Pondering the Post-Op Blues
Oh I have the blues bad!!! I'm not a complainer so I wasnt going to post about it but since this post is up LOL. I have cried every day for about a week now. Yesterday I'm sitting in my bed feeling sorry for myself and literally thinking how sad I was that I was sitting in my bed crying because I couldnt have a cookie!! I mean how sorry is that. I'm upset because I cant eat like I want to and I cried to my hubby(as he stood there eating a chocolate chip cookie) I dont cook for my family my husband has been doing it and when I get what I can eat, I go up in my room so I dont have to watch them eat thier food. I'm really embarrased that I feel this way, I really am. I researched this so much and I knew about the depression and the plateaus and everything I just never thought that it would be a big deal for me.
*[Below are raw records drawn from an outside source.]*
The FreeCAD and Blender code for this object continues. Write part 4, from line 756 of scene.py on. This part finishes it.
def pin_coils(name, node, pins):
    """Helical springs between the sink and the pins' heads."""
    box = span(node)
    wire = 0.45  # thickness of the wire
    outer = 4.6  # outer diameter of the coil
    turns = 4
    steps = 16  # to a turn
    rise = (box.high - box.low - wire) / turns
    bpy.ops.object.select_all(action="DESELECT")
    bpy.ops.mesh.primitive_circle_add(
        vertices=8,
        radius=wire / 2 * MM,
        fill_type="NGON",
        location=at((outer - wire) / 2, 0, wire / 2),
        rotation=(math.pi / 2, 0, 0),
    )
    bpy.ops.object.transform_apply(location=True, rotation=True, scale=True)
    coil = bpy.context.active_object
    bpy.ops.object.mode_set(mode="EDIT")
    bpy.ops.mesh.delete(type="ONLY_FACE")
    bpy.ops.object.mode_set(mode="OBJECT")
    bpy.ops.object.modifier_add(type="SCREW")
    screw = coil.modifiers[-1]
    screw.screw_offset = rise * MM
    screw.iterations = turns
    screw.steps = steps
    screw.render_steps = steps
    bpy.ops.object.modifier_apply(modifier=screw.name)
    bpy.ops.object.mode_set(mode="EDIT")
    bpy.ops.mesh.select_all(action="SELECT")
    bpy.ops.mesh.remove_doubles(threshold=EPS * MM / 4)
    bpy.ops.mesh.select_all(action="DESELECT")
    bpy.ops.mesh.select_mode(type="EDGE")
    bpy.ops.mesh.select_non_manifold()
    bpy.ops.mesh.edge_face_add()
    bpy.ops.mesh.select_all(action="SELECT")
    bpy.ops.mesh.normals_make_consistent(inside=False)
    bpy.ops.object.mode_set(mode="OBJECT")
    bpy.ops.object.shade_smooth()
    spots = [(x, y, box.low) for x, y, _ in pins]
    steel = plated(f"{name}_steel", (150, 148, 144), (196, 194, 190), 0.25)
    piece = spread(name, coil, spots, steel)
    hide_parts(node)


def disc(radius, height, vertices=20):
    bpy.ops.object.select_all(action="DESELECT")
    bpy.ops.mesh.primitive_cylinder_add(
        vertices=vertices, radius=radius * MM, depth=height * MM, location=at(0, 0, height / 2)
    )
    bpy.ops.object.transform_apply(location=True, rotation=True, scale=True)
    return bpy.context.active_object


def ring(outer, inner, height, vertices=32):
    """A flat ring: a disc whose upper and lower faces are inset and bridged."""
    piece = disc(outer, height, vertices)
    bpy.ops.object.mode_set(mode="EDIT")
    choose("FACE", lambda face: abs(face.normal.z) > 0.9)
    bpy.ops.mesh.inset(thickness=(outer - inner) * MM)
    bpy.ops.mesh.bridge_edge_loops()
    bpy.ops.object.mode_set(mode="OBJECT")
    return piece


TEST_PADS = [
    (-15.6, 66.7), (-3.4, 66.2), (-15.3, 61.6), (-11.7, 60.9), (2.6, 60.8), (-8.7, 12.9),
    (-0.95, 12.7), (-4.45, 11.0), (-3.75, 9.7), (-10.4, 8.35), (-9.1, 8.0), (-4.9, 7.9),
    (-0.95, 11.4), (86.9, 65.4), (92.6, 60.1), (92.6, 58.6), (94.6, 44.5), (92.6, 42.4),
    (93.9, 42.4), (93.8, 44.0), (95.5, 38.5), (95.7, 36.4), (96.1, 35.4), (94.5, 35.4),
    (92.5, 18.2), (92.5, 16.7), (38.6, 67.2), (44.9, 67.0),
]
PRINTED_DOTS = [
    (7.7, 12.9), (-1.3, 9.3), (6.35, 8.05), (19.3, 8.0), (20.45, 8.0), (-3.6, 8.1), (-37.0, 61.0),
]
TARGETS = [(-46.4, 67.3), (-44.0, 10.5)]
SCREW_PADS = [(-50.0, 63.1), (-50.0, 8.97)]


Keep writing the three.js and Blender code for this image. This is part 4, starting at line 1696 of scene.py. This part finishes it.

I have reached my first plateau too and to me I'm like if I'm barely eating 300 calories a day how can I not be losing, but I have also only walked twice since I got home from the hospital the weather has been so horrible here arrrggggghhhh Ok I'm done now!!
~Nicole
I can relate to so many of you. My emotions have been such a rollercoaster. Today it's the blues. That last few days I haven't been feeling very good, so I did not do my walking. Today was the first day since I have been home that I hadn't lost anything, and I got so bummed out. Can you believe it? I am down 20 pounds in 14 days, I yet I get so bummed out over not losing since yesterday. Before the surgery, I was so happy when I weighed myself and I hadn't gained anything, but now, I a getting worked up over literally nothing. I know this is precisely why so many people don't weigh themselves every day, but I just can't help it. Once I go back to work (in a month), I will start to only weigh myself once a week. I need the rollercoaster to get up that hill again, so I feel better about myself. Silly isn't it??